Cherry Jones gets a great line that has many valences for this film. I’ll let you choose the ones you like best: ““You can’t describe it at all. Don’t you think that’s kind of odd?”
So, Mel Gibson is in this. And his public breakdowns make this film hard to watch — especially the scene at the dinner table where he screams at his children during their last meal together. Back in 2002, I would have called this a moment of “Capital A Acting” (a term I use when someone is giving a really powerful performance, which I apply to both intensely real scenes and scenery chewing alike). But now it reads as though it were a place where he began to slip from 90s action star/everyman/heartthrob into crazy/sexist/anti-Semite. I call these moments where an actor’s public life overshadows their ability to do their job to the point where you only see the actor in the role and not the character the “Actor-Function.” Gibson’s Actor-Function definitely overtakes him in this dinner scene, but otherwise, he’s actually pretty good in this film.
When Gibson and Phoenix try to scare the assumed “out-of-towners” off their roof, they run around the house screaming. Phoenix’s character screams about beating the shit out of bitches, while Gibson’s announces in a monotone yell that he’s “insane with anger” and “losing my mind.” Switch their lines, and they’re detailing their own public breakdowns. Creepy. Prescient. Everything Happens for a Reason.
Michael Showalter is in this. Unexpected joy.
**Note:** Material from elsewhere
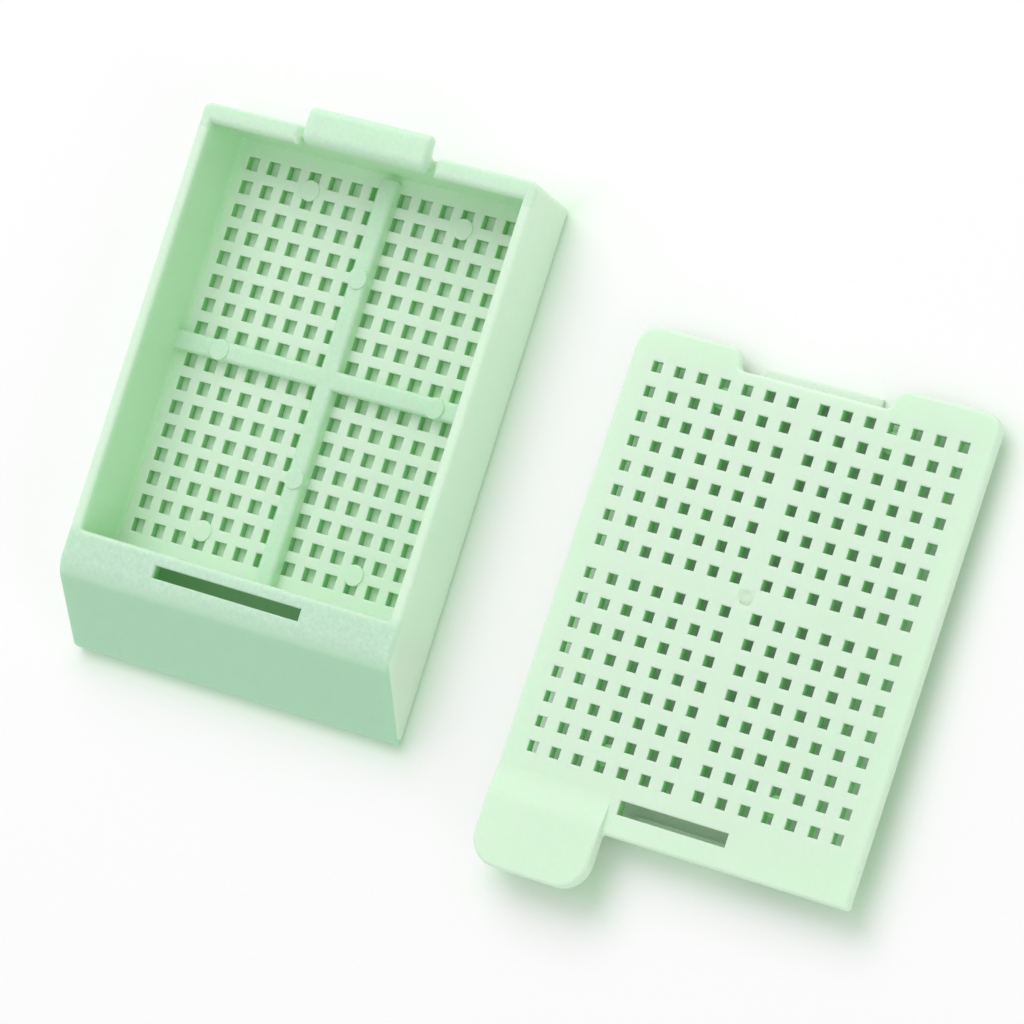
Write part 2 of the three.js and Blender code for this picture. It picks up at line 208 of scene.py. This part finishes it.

I really love the pantry scene. That’s a great Hitchcockian moment of suspense.
There’s some nice design work on the house set in this film. A lot of the glasses Abigail Breslin leaves strewn about the house have circular patterns on them, which are echoed in the window treatments and, obviously, the crop circles in the corn field.
Wrote this in my notes, verbatim: “Alien skin is reflective . . . is that because we see ourselves in the alien other? Derpaderp!”